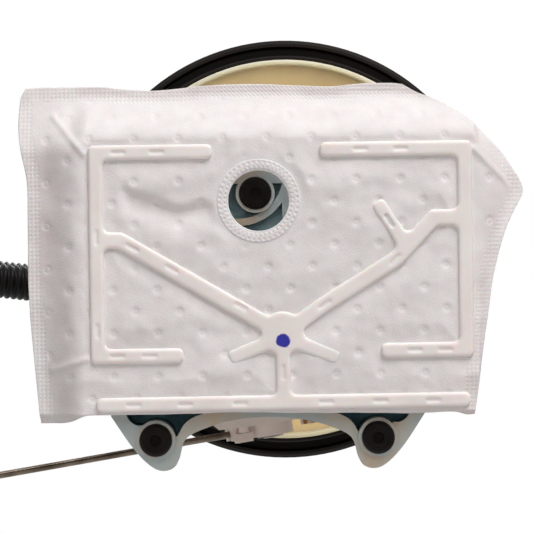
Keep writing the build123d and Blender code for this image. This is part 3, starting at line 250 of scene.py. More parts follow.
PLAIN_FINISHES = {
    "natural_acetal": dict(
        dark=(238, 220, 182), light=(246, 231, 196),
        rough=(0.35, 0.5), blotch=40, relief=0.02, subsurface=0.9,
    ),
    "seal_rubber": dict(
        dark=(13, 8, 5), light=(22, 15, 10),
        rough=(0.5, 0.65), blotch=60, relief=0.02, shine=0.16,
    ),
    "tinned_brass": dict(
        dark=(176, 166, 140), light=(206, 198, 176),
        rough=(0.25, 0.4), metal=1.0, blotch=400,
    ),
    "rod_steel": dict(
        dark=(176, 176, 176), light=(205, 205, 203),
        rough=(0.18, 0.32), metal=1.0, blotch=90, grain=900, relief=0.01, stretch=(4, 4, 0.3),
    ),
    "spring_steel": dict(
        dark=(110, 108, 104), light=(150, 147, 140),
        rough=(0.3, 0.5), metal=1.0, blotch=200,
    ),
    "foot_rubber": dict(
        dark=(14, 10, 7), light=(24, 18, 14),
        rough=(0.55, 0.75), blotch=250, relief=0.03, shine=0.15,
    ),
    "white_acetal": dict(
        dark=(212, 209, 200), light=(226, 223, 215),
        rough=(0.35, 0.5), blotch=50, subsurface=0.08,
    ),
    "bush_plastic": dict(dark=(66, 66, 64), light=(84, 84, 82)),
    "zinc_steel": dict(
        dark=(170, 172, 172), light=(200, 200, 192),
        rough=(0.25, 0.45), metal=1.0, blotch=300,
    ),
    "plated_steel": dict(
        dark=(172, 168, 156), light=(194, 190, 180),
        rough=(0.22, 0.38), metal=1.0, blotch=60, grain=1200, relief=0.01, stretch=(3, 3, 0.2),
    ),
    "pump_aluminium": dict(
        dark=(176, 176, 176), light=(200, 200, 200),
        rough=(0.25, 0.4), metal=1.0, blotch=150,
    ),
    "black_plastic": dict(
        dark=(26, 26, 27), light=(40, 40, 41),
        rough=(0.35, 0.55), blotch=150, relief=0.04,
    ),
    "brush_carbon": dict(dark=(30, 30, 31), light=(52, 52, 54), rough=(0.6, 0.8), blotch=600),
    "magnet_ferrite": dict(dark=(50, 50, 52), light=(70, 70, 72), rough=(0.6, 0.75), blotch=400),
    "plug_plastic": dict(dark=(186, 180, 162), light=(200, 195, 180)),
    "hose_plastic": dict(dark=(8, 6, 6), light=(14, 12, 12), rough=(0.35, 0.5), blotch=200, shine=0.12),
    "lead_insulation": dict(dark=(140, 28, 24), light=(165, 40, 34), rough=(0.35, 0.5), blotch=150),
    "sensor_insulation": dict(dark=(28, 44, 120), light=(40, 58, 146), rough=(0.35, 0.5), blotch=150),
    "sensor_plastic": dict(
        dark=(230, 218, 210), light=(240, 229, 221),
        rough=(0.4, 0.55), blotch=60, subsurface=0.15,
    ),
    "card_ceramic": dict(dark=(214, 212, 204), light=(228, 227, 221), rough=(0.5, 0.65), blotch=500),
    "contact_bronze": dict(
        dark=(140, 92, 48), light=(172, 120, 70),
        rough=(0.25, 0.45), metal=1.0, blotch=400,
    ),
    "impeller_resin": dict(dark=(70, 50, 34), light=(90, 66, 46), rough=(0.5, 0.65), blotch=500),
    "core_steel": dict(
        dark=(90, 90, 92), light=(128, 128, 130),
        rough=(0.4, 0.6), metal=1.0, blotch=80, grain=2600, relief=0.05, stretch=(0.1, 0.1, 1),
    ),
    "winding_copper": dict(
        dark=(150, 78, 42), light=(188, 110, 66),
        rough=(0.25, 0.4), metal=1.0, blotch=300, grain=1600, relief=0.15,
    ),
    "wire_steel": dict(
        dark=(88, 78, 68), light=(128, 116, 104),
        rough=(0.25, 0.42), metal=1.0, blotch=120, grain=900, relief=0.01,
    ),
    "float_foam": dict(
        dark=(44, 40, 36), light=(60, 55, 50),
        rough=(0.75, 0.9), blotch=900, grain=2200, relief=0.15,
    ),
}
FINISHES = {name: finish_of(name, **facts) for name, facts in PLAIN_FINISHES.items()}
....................
WORK TO BE COMPLETED →
All the data must be duplicated exactly, with nothing added or removed.

TASK SOLUTION →
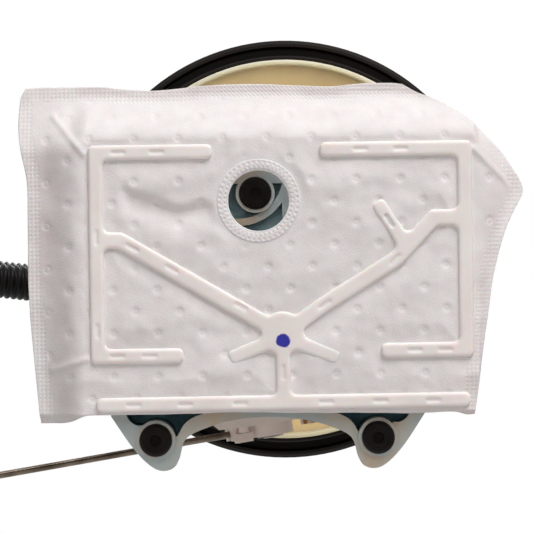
Keep writing the build123d and Blender code for this image. This is part 3, starting at line 250 of scene.py. More parts follow.
PLAIN_FINISHES = {
    "natural_acetal": dict(
        dark=(238, 220, 182), light=(246, 231, 196),
        rough=(0.35, 0.5), blotch=40, relief=0.02, subsurface=0.9,
    ),
    "seal_rubber": dict(
        dark=(13, 8, 5), light=(22, 15, 10),
        rough=(0.5, 0.65), blotch=60, relief=0.02, shine=0.16,
    ),
    "tinned_brass": dict(
        dark=(176, 166, 140), light=(206, 198, 176),
        rough=(0.25, 0.4), metal=1.0, blotch=400,
    ),
    "rod_steel": dict(
        dark=(176, 176, 176), light=(205, 205, 203),
        rough=(0.18, 0.32), metal=1.0, blotch=90, grain=900, relief=0.01, stretch=(4, 4, 0.3),
    ),
    "spring_steel": dict(
        dark=(110, 108, 104), light=(150, 147, 140),
        rough=(0.3, 0.5), metal=1.0, blotch=200,
    ),
    "foot_rubber": dict(
        dark=(14, 10, 7), light=(24, 18, 14),
        rough=(0.55, 0.75), blotch=250, relief=0.03, shine=0.15,
    ),
    "white_acetal": dict(
        dark=(212, 209, 200), light=(226, 223, 215),
        rough=(0.35, 0.5), blotch=50, subsurface=0.08,
    ),
    "bush_plastic": dict(dark=(66, 66, 64), light=(84, 84, 82)),
    "zinc_steel": dict(
        dark=(170, 172, 172), light=(200, 200, 192),
        rough=(0.25, 0.45), metal=1.0, blotch=300,
    ),
    "plated_steel": dict(
        dark=(172, 168, 156), light=(194, 190, 180),
        rough=(0.22, 0.38), metal=1.0, blotch=60, grain=1200, relief=0.01, stretch=(3, 3, 0.2),
    ),
    "pump_aluminium": dict(
        dark=(176, 176, 176), light=(200, 200, 200),
        rough=(0.25, 0.4), metal=1.0, blotch=150,
    ),
    "black_plastic": dict(
        dark=(26, 26, 27), light=(40, 40, 41),
        rough=(0.35, 0.55), blotch=150, relief=0.04,
    ),
    "brush_carbon": dict(dark=(30, 30, 31), light=(52, 52, 54), rough=(0.6, 0.8), blotch=600),
    "magnet_ferrite": dict(dark=(50, 50, 52), light=(70, 70, 72), rough=(0.6, 0.75), blotch=400),
    "plug_plastic": dict(dark=(186, 180, 162), light=(200, 195, 180)),
    "hose_plastic": dict(dark=(8, 6, 6), light=(14, 12, 12), rough=(0.35, 0.5), blotch=200, shine=0.12),
    "lead_insulation": dict(dark=(140, 28, 24), light=(165, 40, 34), rough=(0.35, 0.5), blotch=150),
    "sensor_insulation": dict(dark=(28, 44, 120), light=(40, 58, 146), rough=(0.35, 0.5), blotch=150),
    "sensor_plastic": dict(
        dark=(230, 218, 210), light=(240, 229, 221),
        rough=(0.4, 0.55), blotch=60, subsurface=0.15,
    ),
    "card_ceramic": dict(dark=(214, 212, 204), light=(228, 227, 221), rough=(0.5, 0.65), blotch=500),
    "contact_bronze": dict(
        dark=(140, 92, 48), light=(172, 120, 70),
        rough=(0.25, 0.45), metal=1.0, blotch=400,
    ),
    "impeller_resin": dict(dark=(70, 50, 34), light=(90, 66, 46), rough=(0.5, 0.65), blotch=500),
    "core_steel": dict(
        dark=(90, 90, 92), light=(128, 128, 130),
        rough=(0.4, 0.6), metal=1.0, blotch=80, grain=2600, relief=0.05, stretch=(0.1, 0.1, 1),
    ),
    "winding_copper": dict(
        dark=(150, 78, 42), light=(188, 110, 66),
        rough=(0.25, 0.4), metal=1.0, blotch=300, grain=1600, relief=0.15,
    ),
    "wire_steel": dict(
        dark=(88, 78, 68), light=(128, 116, 104),
        rough=(0.25, 0.42), metal=1.0, blotch=120, grain=900, relief=0.01,
    ),
    "float_foam": dict(
        dark=(44, 40, 36), light=(60, 55, 50),
        rough=(0.75, 0.9), blotch=900, grain=2200, relief=0.15,
    ),
}
FINISHES = {name: finish_of(name, **facts) for name, facts in PLAIN_FINISHES.items()}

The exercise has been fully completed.